Une bibliothèque est un acte de foi
Des générations ténébreuses encore
Qui rendent dans la nuit témoignage à l’aurore.
Quoi! dans ce vénérable amas des vérités,
Dans ces chefs-d’oeuvre pleins de foudre et de clartés,
Dans ce tombeau des temps devenu répertoire,
Dans les siècles, dans l’homme antique, dans l’histoire,
Dans le passé, leçon qu’épelle l’avenir,
Dans ce qui commença pour ne jamais finir,
Dans les poètes ! quoi, dans ce gouffre des bibles,
Dans le divin monceau des Eschyles terribles,
Des Homères, des Jobs, debout sur l’horizon,
Dans Molière, Voltaire et Kant, dans la raison,
Tu jettes, misérable, une torche enflammée !

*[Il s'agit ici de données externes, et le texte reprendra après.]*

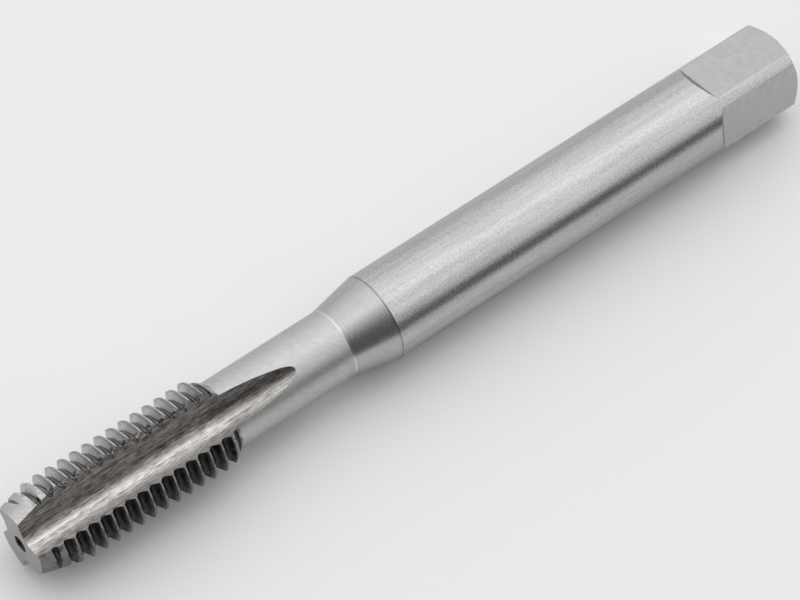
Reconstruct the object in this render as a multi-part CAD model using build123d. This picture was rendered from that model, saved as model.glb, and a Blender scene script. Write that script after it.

De tout l’esprit humain tu fais de la fumée !
As-tu donc oublié que ton libérateur,
C’est le livre ? Le livre est là sur la hauteur;
Il luit ; parce qu’il brille et qu’il les illumine,
Il détruit l’échafaud, la guerre, la famine
Il parle, plus d’esclave et plus de paria.

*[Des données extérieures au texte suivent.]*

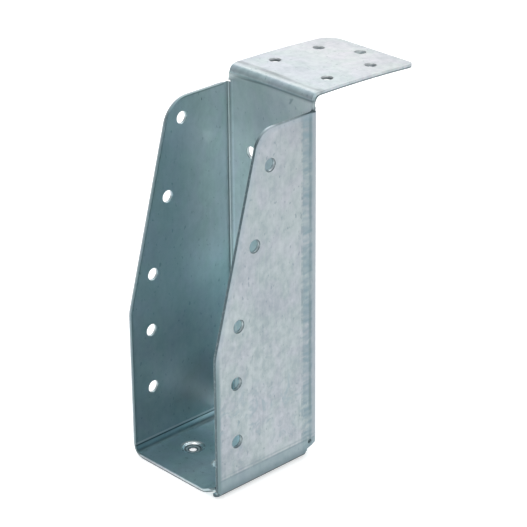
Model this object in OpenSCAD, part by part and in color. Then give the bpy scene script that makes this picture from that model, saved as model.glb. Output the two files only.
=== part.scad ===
// Joist hanger for a 46 mm joist, folded from one 1.5 mm galvanised sheet.
// The joist stands on the seat between the two side walls, and the lip on
// top hooks over the header. +Z is up, the header is on the +Y side.
// Origin: under the seat, on the rear face of the back plate, mid-width.

/* [Sheet] */
// Sheet thickness
sheet = 1.5; // [1:0.1:3]
// Clear width between the side walls, the joist's width
joist_w = 46; // [36:1:100]
// Clear height from the seat to the underside of the lip
joist_h = 146; // [100:1:250]
// Depth from the rear face of the back plate to the front edges
depth = 53; // [40:0.5:90]
// Inside radius of the folds at the back corners and at the lip
fold_r = 1.5; // [0.5:0.25:4]

/* [Side walls] */
// Height of the left wall's top edge
left_top = 142; // [120:0.5:146]
// Height of the right wall's top edge
right_top = 143; // [120:0.5:146]
// Height at which the left wall's front edge starts to lean back
left_knee = 61.5; // [40:0.5:90]
// Height at which the right wall's front edge starts to lean back
right_knee = 59.5; // [40:0.5:90]
// Lean of the upper front edges from the vertical, in degrees
lean = 15.4; // [5:0.1:30]
// Radius of the left wall's upper front corner
left_corner_r = 12; // [2:0.5:20]
// Radius of the right wall's upper front corner
right_corner_r = 9; // [2:0.5:20]
// Radius of the knees
knee_r = 12; // [2:1:40]
// Height of the bottom edge of the back plate and its corner folds
fold_bottom = 4.5; // [3:0.1:12]
// Step up in a wall's bottom edge behind the seat's rear edge
heel_step = 0.5; // [0.2:0.1:4]
// Radius of the small round reliefs punched where two folds meet
relief_r = 0.8; // [0.5:0.1:1.5]
// Distance of the lower reliefs from the rear face of the back plate
relief_y = 4.8; // [4:0.1:8]
// Height of the lower reliefs
relief_z = 6.6; // [5.5:0.1:10]
// Distance of the upper reliefs inside the lip's ends
lip_relief_in = 0.4; // [0:0.1:1]
// Height of the upper reliefs, beside the tops of the walls
lip_relief_z = 142.7; // [120:0.1:146]

/* [Seat] */
// Inside radius of the fold between the left wall and the seat
seat_fold_r = 3; // [1:0.25:6]
// Distance of the seat's rear edge from the rear face of the back plate
seat_rear = 6.1; // [4:0.1:12]
// Distance from the middle at which the seat starts to rise to the right
ramp_start = 14.5; // [8:0.5:18]
// Slope of the raised end of the seat, in degrees
ramp_slope = 27.3; // [15:0.1:35]
// Inside radius of the fold at the foot of the raised end
ramp_r = 5; // [2:0.5:10]
// Gap between the raised end and the right wall
ramp_gap = 0.35; // [0.1:0.05:1]
// Diameter of the seat's nail holes at their lower rim
seat_hole_d = 3.2; // [3:0.1:5]
// Diameter of those holes at the bottom of the dimple
seat_rim_d = 6; // [5.1:0.1:8]
// Diameter of the dimple pressed round them
dimple_d = 9; // [7:0.1:12]
// Depth of the dimple
dimple_depth = 0.6; // [0.2:0.05:1]
// Distance between the two seat holes
seat_hole_gap = 18; // [12:0.5:24]
// Sideways place of the middle of the two seat holes
seat_hole_x = -1.5; // [-6:0.5:6]
// Distance of the seat holes from the rear face of the back plate
seat_hole_y = 34.5; // [20:0.5:45]

/* [Flange under the seat] */
// Height of the right wall's bottom edge
flange_bottom = 1.4; // [0:0.1:3]
// Inside radius of its tight fold
flange_fold_r = 0.5; // [0.3:0.1:2]
// How far the flange still hangs below square, in degrees
flange_hang = 8; // [0:1:20]
// Straight length of the flange after its fold
flange_len = 1.3; // [0.5:0.1:4]

/* [Nail holes] */
// Diameter of the nail holes in the walls, back plate and lip
nail_d = 5; // [3:0.1:7]
// Distances of the wall holes from the rear face, from the top down
wall_hole_y = [25, 33, 41.4, 43, 43];
// Heights of the left wall's holes, from the top down
wall_hole_z = [133.8, 104.2, 74.6, 51.4, 26.9];
// How much lower the right wall's holes are, so that nails miss each other
stagger = 5.1; // [0:0.1:12]
// Distance between the two holes in the back plate
back_hole_gap = 21.2; // [15:0.1:30]
// Height of the holes in the back plate
back_hole_z = 116.5; // [80:0.5:135]

/* [Lip] */
// Width of the lip
lip_w = 45; // [40:0.5:46]
// Reach of the lip behind the rear face of the back plate
lip_reach = 53; // [40:0.5:80]
// Radius of the slight downward bow of the lip
lip_bow_r = 660; // [400:20:5000]
// Radius of the lip's rounded rear left corner
lip_corner_r = 7; // [1:0.5:15]
// Radius of the lip's rear right corner
lip_small_r = 3; // [0.5:0.1:5]
// Distance between the two holes of each row in the lip
lip_hole_gap = 27.6; // [20:0.1:35]
// Distances of the lip's hole rows from the rear face: front row, rear row
lip_row_y = [14.5, 37.7];
// Distance of the single rearmost hole from the rear face
lip_end_hole_y = 46.4; // [40:0.1:50]

/* [Hidden] */
$fn = 72;
over = 1;
out_w = joist_w + 2 * sheet;
fold_out = fold_r + sheet;
back_flat = out_w / 2 - fold_out;
top_z = sheet + joist_h + sheet;
bend_z = top_z - fold_out;
seat_fold_out = seat_fold_r + sheet;
flange_out = flange_fold_r + sheet;
zinc = [0.70, 0.74, 0.76];

module ring(r_in, r_out) {
  difference() {
    circle(r_out, $fn = 96);
    circle(r_in, $fn = 96);
  }
}

// Part of a ring about the origin, from angle a0 to angle a1
module sector(r_in, r_out, a0, a1) {
  reach = 2 * r_out;
  am = (a0 + a1) / 2;
  intersection() {
    ring(r_in, r_out);
    polygon([
      [0, 0],
      [reach * cos(a0), reach * sin(a0)],
      [reach * cos(am), reach * sin(am)],
      [reach * cos(a1), reach * sin(a1)]
    ]);
  }
}

// Outline of a side wall's flat part: x is the distance in front of the
// rear face, y is the height. The bottom edge is a straight line at bottom,
// and it steps up behind the seat.
module wall_outline(top, knee, corner_r, bottom) {
  t_lean = tan(lean);
  knee_t = knee_r * tan(lean / 2);
  top_x = depth - (top - knee) * t_lean;
  tip_t = corner_r * tan((90 - lean) / 2);
  difference() {
    polygon([
      [fold_out, fold_bottom],
      [seat_rear, bottom + heel_step],
      [seat_rear, bottom],
      [depth, bottom],
      [depth, knee],
      [top_x, top],
      [fold_out, top]
    ]);
    // upper front corner, rounded
    difference() {
      polygon([
        [top_x + over, top + over],
        [top_x - tip_t, top + over],
        [top_x - tip_t, top - corner_r],
        [top_x + tip_t * sin(lean), top - tip_t * cos(lean)],
        [top_x + tip_t * sin(lean) + over, top - tip_t * cos(lean)]
      ]);
      translate([top_x - tip_t, top - corner_r]) circle(corner_r, $fn = 96);
      polygon([
        [top_x - tip_t, top - corner_r],
        [top_x - tip_t - over, top - corner_r],
        [top_x - tip_t - over, top],
        [top_x - tip_t, top]
      ]);
    }
    // knee, slightly rounded
    difference() {
      polygon([
        [depth + over, knee - knee_t],
        [depth - knee_r, knee - knee_t],
        [depth - knee_t * sin(lean), knee + knee_t * cos(lean)],
        [depth + over, knee + knee_t]
      ]);
      translate([depth - knee_r, knee - knee_t]) circle(knee_r, $fn = 96);
    }
    // relief where the bottom fold meets the corner fold
    translate([relief_y, relief_z]) circle(relief_r, $fn = 48);
  }
}

// A wall's flat part, standing at its place: side is -1 left, 1 right
module wall(side, top, knee, corner_r, bottom, drop) {
  difference() {
    translate([side > 0 ? out_w / 2 - sheet : -out_w / 2, 0, 0])
      rotate([90, 0, 90]) linear_extrude(sheet)
        mirror([1, 0]) wall_outline(top, knee, corner_r, bottom);
    for (i = [0 : len(wall_hole_y) - 1])
      translate([side * out_w / 2, -wall_hole_y[i], wall_hole_z[i] - drop])
        rotate([0, 90, 0])
          cylinder(h = 4 * sheet, d = nail_d, center = true, $fn = 48);
  }
}

// Vertical fold between the back plate and a wall
module corner_fold(side, top) {
  translate([side * back_flat, -fold_out, fold_bottom])
    linear_extrude(top - fold_bottom)
      if (side > 0) sector(fold_r, fold_out, 0, 90);
      else sector(fold_r, fold_out, 90, 180);
}

// Back plate up to the lip's fold, with its two holes
module back_plate() {
  difference() {
    union() {
      translate([-back_flat, -sheet, fold_bottom])
        cube([2 * back_flat, sheet, bend_z - fold_bottom]);
      translate([-lip_w / 2, -sheet, left_top])
        cube([lip_w / 2, sheet, bend_z - left_top]);
      translate([0, -sheet, right_top])
        cube([lip_w / 2, sheet, bend_z - right_top]);
    }
    for (s = [-1, 1])
      translate([s * back_hole_gap / 2, 0, back_hole_z])
        rotate([90, 0, 0])
          cylinder(h = 4 * sheet, d = nail_d, center = true, $fn = 48);
  }
}

// Reliefs where the lip's fold ends beside the corner folds
module lip_reliefs() {
  for (s = [-1, 1])
    translate([s * (lip_w / 2 - lip_relief_in), over, lip_relief_z])
      rotate([90, 0, 0])
        cylinder(h = fold_out + over, r = relief_r, $fn = 48);
}

// Side view of the lip: its fold, then the slightly bowed leaf
module lip_profile() {
  sweep = (lip_reach + over) / lip_bow_r * 180 / PI;
  far = lip_bow_r / cos(sweep);
  translate([fold_r, bend_z]) sector(fold_r, fold_out, 90, 180);
  intersection() {
    translate([fold_r, top_z - lip_bow_r])
      difference() {
        circle(lip_bow_r, $fn = 360);
        circle(lip_bow_r - sheet, $fn = 360);
      }
    polygon([
      [fold_r, top_z - lip_bow_r],
      [fold_r, top_z + over],
      [fold_r + far * sin(sweep), top_z + over]
    ]);
  }
}

// Plan of the lip, with its two unequal rear corners
module lip_plan() {
  half = lip_w / 2;
  front = -fold_out;
  difference() {
    translate([-half, front]) square([lip_w, lip_reach - front]);
    difference() {
      translate([-half - over, lip_reach - lip_corner_r])
        square([lip_corner_r + over, lip_corner_r + 2 * over]);
      translate([-half + lip_corner_r, lip_reach - lip_corner_r])
        circle(lip_corner_r);
    }
    difference() {
      translate([half - lip_small_r, lip_reach - lip_small_r])
        square([lip_small_r + over, lip_small_r + 2 * over]);
      translate([half - lip_small_r, lip_reach - lip_small_r])
        circle(lip_small_r);
    }
  }
}

// Lip with its five nail holes
module lip() {
  difference() {
    intersection() {
      translate([-lip_w / 2, 0, 0]) rotate([90, 0, 90])
        linear_extrude(lip_w) lip_profile();
      translate([0, 0, top_z - 20]) linear_extrude(30) lip_plan();
    }
    for (s = [-1, 1], y = lip_row_y)
      translate([s * lip_hole_gap / 2, y, top_z - 15])
        cylinder(h = 30, d = nail_d, $fn = 48);
    translate([0, lip_end_hole_y, top_z - 15])
      cylinder(h = 30, d = nail_d, $fn = 48);
  }
}

// Front view of the seat: fold from the left wall, flat, raised end
module seat_profile() {
  end_x = out_w / 2 - sheet - ramp_gap;
  arc_out = ramp_r + sheet;
  c = cos(ramp_slope);
  run = (end_x - ramp_start - arc_out * sin(ramp_slope)) / c;
  translate([-out_w / 2 + seat_fold_out, seat_fold_out])
    sector(seat_fold_r, seat_fold_out, 180, 270);
  translate([-out_w / 2 + seat_fold_out, 0])
    square([ramp_start + out_w / 2 - seat_fold_out, sheet]);
  translate([ramp_start, arc_out]) {
    intersection() {
      ring(ramp_r, arc_out);
      translate([0, -2 * arc_out]) square(2 * arc_out);
      rotate(ramp_slope) translate([-2 * arc_out, -2 * arc_out])
        square(2 * arc_out);
    }
    rotate(ramp_slope) translate([0, -arc_out]) square([run, sheet]);
  }
}

// One dimpled nail hole in the seat
module seat_hole() {
  cone = sheet - dimple_depth;
  land = 0.4;
  translate([0, 0, -over])
    cylinder(h = over + land, d = seat_hole_d, $fn = 48);
  translate([0, 0, land])
    cylinder(h = cone - land, d1 = seat_hole_d, d2 = seat_rim_d, $fn = 48);
  translate([0, 0, cone])
    cylinder(h = dimple_depth, d1 = seat_rim_d, d2 = dimple_d, $fn = 48);
  translate([0, 0, sheet])
    cylinder(h = over, d = dimple_d, $fn = 48);
}

module seat() {
  difference() {
    translate([0, -seat_rear, 0]) rotate([90, 0, 0])
      linear_extrude(depth - seat_rear) seat_profile();
    for (s = [-1, 1])
      translate([seat_hole_x + s * seat_hole_gap / 2, -seat_hole_y, 0])
        seat_hole();
  }
}

// Short flange folded inward under the seat's raised end
module flange_profile() {
  translate([out_w / 2 - flange_out, flange_bottom + flange_out]) {
    intersection() {
      ring(flange_fold_r, flange_out);
      translate([-2 * flange_out, -2 * flange_out])
        square([4 * flange_out, 2 * flange_out]);
      rotate(flange_hang) translate([0, -2 * flange_out])
        square([2 * flange_out, 4 * flange_out]);
    }
    rotate(flange_hang) translate([-flange_len, -flange_out])
      square([flange_len, sheet]);
  }
}

module flange() {
  translate([0, -seat_rear, 0]) rotate([90, 0, 0])
    linear_extrude(depth - seat_rear) flange_profile();
}

module hanger() {
  color(zinc) difference() {
    union() {
      wall(-1, left_top, left_knee, left_corner_r, seat_fold_out, 0);
      wall(1, right_top, right_knee, right_corner_r,
           flange_bottom + flange_out, stagger);
      corner_fold(-1, left_top);
      corner_fold(1, right_top);
      back_plate();
      lip();
      seat();
      flange();
    }
    lip_reliefs();
  }
}

hanger();
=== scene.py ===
import math

import bpy
import numpy as np
from mathutils import Matrix, Vector
from mathutils.geometry import delaunay_2d_cdt


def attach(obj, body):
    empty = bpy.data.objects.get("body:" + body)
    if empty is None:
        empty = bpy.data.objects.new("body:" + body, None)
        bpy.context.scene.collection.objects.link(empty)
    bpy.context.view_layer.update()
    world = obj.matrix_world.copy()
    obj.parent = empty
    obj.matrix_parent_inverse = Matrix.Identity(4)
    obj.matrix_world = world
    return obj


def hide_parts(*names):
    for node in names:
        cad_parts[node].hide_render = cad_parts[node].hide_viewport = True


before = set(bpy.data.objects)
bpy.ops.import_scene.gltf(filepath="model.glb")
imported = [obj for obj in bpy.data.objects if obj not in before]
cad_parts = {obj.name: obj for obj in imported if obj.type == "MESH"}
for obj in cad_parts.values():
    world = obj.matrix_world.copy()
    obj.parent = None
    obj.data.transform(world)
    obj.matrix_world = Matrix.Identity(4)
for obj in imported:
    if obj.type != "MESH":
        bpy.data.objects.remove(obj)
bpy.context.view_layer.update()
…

Ouvre un livre. Platon, Milton, Beccaria.
Lis ces prophètes, Dante, ou Shakespeare, ou Corneille
L’âme immense qu’ils ont en eux, en toi s’éveille ;
Ébloui, tu te sens le même homme qu’eux tous ;
Tu deviens en lisant grave, pensif et doux ;
Tu sens dans ton esprit tous ces grands hommes croître,
Ils t’enseignent ainsi que l’aube éclaire un cloître
À mesure qu’il plonge en ton coeur plus avant,
Leur chaud rayon t’apaise et te fait plus vivant ;
Ton âme interrogée est prête à leur répondre ;
Tu te reconnais bon, puis meilleur; tu sens fondre,
Comme la neige au feu, ton orgueil, tes fureurs,
Le mal, les préjugés, les rois, les empereurs !
Car la science en l’homme arrive la première.
Puis vient la liberté. Toute cette lumière,
C’est à toi comprends donc, et c’est toi qui l’éteins !
Les buts rêvés par toi sont par le livre atteints.
Le livre en ta pensée entre, il défait en elle
Les liens que l’erreur à la vérité mêle,
Car toute conscience est un noeud gordien.
Il est ton médecin, ton guide, ton gardien.
Ta haine, il la guérit ; ta démence, il te l’ôte.
Voilà ce que tu perds, hélas, et par ta faute !
Le livre est ta richesse à toi ! c’est le savoir,
Le droit, la vérité, la vertu, le devoir,
Le progrès, la raison dissipant tout délire.
Et tu détruis cela, toi !

- Je ne sais pas lire.

Eh oui. Il est fort dommage que, s’ils savent lire, nos politiques lisent sans comprendre. Jeunes, ils ont peut-être appris ce poème d’Hugo. Mais ils n’ont fait que l’ânonner sans retenir son sublime message. Oui, il eut fallu apprendre à lire à cet homme de 1870. L’avons-nous fait ? Il est permis d’en douter puisque l’histoire se répète : il eut fallu apprendre à nos jeunes à aimer ce patrimoine qui leur appartient, cette littérature, cette histoire, cette géographie qui sont les leurs, quelles que soient leurs origines. Les bibliothèques n’ont pas de nationalité. Elles n’ont rien à voir avec le ministère de l’Identité nationale, de l’intégration et de l’ADN. Les flammes qui s’en échappent éclairent d’un jour cru la faillite de notre système, montrent d’une langue mordante notre coupable faiblesse, celle qui nous a poussés à accepter sans broncher cette infâmie.